Your instructions
Output only the lines running from the line bearing "What FreeCAD Python" through the line bearing "from FreeCAD import Vector", character for character.

The input
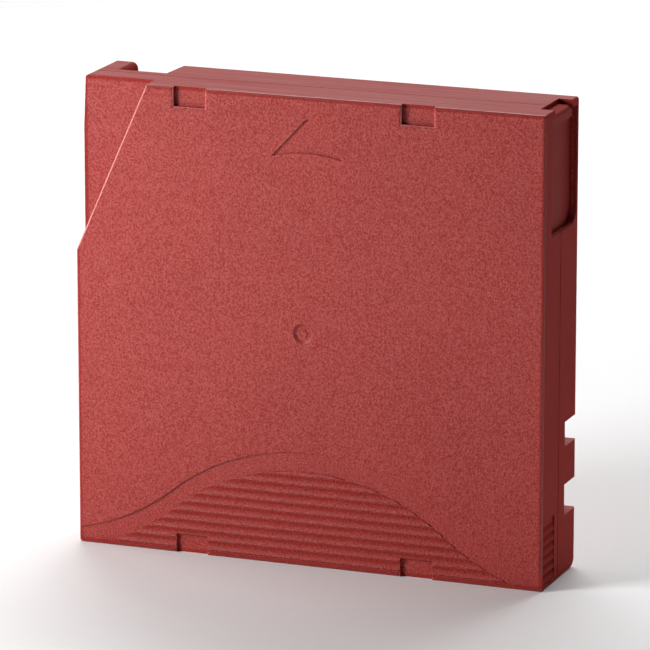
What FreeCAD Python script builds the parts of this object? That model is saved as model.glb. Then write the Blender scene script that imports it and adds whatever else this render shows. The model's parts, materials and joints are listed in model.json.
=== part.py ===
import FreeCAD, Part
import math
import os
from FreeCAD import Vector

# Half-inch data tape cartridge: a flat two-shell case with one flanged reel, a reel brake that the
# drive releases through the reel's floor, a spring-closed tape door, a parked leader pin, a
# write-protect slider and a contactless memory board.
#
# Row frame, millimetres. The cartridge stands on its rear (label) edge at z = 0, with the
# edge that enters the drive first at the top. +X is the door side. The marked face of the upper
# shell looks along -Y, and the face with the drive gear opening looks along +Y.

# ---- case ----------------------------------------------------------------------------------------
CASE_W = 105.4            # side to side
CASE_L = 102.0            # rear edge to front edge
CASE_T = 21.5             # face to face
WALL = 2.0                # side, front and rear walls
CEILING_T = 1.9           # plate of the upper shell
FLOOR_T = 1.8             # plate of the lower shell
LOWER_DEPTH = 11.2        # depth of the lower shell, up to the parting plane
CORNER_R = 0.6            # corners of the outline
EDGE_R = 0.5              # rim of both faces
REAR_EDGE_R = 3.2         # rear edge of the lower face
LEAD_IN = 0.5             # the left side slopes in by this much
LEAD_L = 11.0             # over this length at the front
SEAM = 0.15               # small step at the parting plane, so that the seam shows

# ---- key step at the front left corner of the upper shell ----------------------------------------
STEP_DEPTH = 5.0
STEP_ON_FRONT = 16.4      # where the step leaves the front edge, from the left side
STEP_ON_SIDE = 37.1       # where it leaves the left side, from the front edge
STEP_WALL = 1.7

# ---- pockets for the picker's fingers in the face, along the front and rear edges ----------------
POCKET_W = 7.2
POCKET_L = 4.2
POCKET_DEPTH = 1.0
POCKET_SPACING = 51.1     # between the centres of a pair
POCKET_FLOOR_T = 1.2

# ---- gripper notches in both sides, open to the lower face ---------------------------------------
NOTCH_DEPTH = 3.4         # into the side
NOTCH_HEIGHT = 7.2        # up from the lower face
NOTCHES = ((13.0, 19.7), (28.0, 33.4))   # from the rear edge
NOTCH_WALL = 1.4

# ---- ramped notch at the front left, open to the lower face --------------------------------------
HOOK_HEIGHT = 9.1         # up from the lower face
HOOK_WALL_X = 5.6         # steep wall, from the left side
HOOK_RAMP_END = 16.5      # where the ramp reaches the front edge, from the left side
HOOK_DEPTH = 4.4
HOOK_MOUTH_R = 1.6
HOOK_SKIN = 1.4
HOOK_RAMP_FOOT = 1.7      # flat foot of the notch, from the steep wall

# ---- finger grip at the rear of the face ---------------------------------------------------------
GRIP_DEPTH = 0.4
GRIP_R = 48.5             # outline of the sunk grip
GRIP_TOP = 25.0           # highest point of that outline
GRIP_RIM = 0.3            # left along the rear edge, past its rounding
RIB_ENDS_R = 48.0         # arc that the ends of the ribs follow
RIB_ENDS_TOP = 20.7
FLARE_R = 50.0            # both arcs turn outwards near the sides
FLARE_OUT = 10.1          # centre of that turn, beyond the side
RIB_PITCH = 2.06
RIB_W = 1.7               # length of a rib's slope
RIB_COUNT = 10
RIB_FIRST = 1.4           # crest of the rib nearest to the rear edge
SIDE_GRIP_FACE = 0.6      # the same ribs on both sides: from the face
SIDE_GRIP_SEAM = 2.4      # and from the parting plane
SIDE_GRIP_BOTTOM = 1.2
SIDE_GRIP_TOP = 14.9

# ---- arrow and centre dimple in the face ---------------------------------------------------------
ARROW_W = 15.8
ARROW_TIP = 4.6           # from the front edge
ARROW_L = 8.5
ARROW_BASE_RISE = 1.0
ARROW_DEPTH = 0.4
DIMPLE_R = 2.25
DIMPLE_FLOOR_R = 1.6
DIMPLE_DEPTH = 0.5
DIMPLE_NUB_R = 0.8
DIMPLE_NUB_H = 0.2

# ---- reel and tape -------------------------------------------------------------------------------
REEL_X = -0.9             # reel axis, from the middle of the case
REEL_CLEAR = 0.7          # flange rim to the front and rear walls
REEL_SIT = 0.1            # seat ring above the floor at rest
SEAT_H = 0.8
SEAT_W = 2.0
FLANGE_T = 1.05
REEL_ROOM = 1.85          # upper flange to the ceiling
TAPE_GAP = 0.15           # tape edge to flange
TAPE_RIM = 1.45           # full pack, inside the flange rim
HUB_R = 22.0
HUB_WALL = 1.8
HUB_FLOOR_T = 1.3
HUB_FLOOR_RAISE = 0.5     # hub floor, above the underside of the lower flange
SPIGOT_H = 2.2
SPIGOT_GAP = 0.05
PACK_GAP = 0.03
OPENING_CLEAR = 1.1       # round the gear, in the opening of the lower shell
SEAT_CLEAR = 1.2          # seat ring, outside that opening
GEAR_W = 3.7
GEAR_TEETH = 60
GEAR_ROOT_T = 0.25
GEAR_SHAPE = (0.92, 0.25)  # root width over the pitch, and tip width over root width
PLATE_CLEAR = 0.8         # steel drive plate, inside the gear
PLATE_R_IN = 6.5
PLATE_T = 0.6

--

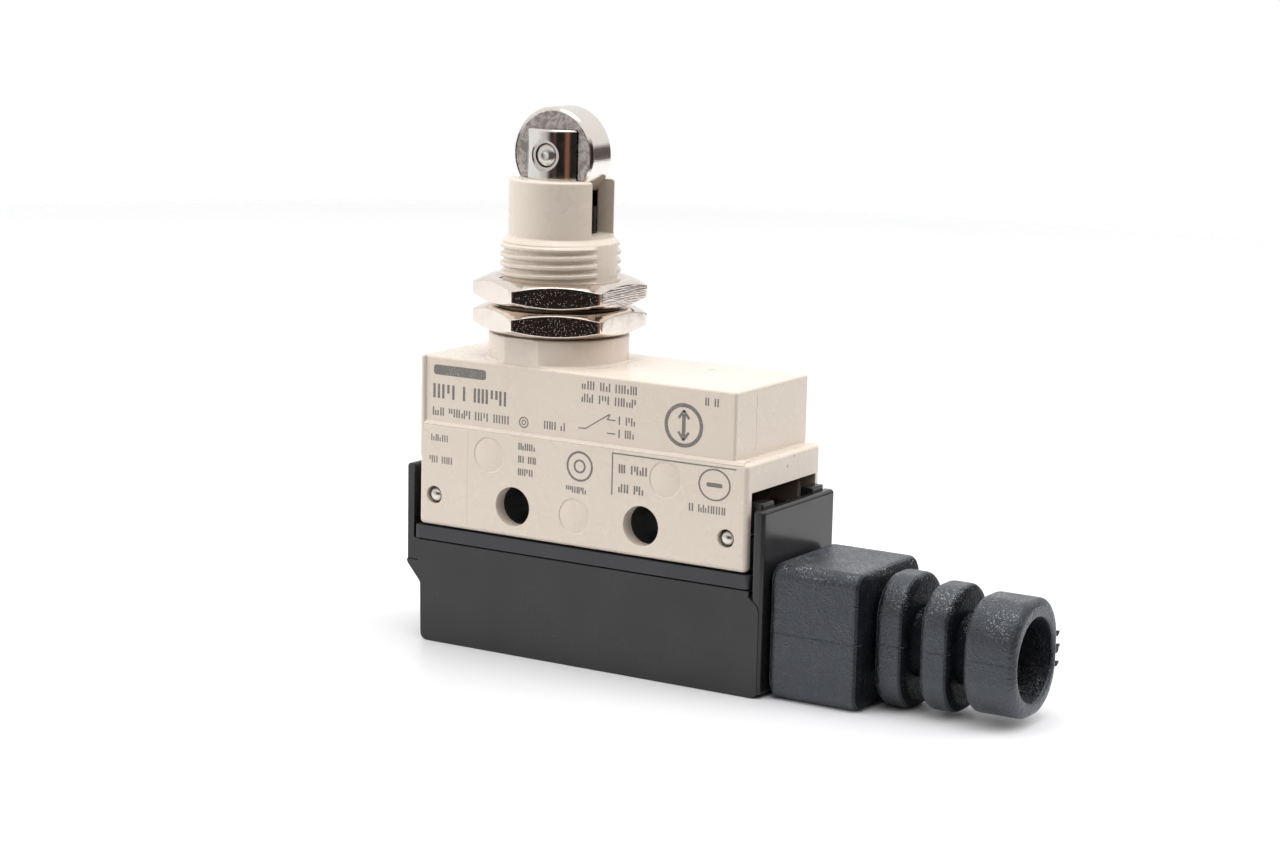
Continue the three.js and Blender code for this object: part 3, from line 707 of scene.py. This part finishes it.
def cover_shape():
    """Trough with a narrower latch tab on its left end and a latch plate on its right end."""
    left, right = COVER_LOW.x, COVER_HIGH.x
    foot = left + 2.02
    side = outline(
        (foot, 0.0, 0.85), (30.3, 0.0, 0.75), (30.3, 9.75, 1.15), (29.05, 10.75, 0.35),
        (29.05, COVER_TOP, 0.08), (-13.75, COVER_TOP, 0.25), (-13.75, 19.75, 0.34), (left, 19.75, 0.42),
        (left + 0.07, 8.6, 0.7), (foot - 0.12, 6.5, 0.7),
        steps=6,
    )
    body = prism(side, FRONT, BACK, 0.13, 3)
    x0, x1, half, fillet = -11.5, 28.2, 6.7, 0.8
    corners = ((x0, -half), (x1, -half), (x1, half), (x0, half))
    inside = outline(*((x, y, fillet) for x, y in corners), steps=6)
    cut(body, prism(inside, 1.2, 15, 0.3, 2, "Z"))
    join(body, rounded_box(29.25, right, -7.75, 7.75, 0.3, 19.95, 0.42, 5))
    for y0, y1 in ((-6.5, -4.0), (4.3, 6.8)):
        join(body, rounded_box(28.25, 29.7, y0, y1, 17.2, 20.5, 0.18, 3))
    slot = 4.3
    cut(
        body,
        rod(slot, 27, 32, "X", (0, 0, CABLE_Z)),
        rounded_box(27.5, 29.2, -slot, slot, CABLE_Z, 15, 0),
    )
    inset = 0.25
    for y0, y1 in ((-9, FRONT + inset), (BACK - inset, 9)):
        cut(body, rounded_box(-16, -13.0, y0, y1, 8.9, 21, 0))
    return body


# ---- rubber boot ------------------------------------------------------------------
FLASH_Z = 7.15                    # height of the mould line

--

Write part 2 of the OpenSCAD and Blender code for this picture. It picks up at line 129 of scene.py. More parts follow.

Task answer
What FreeCAD Python script builds the parts of this object? That model is saved as model.glb. Then write the Blender scene script that imports it and adds whatever else this render shows. The model's parts, materials and joints are listed in model.json.
=== part.py ===
import FreeCAD, Part
import math
import os
from FreeCAD import Vector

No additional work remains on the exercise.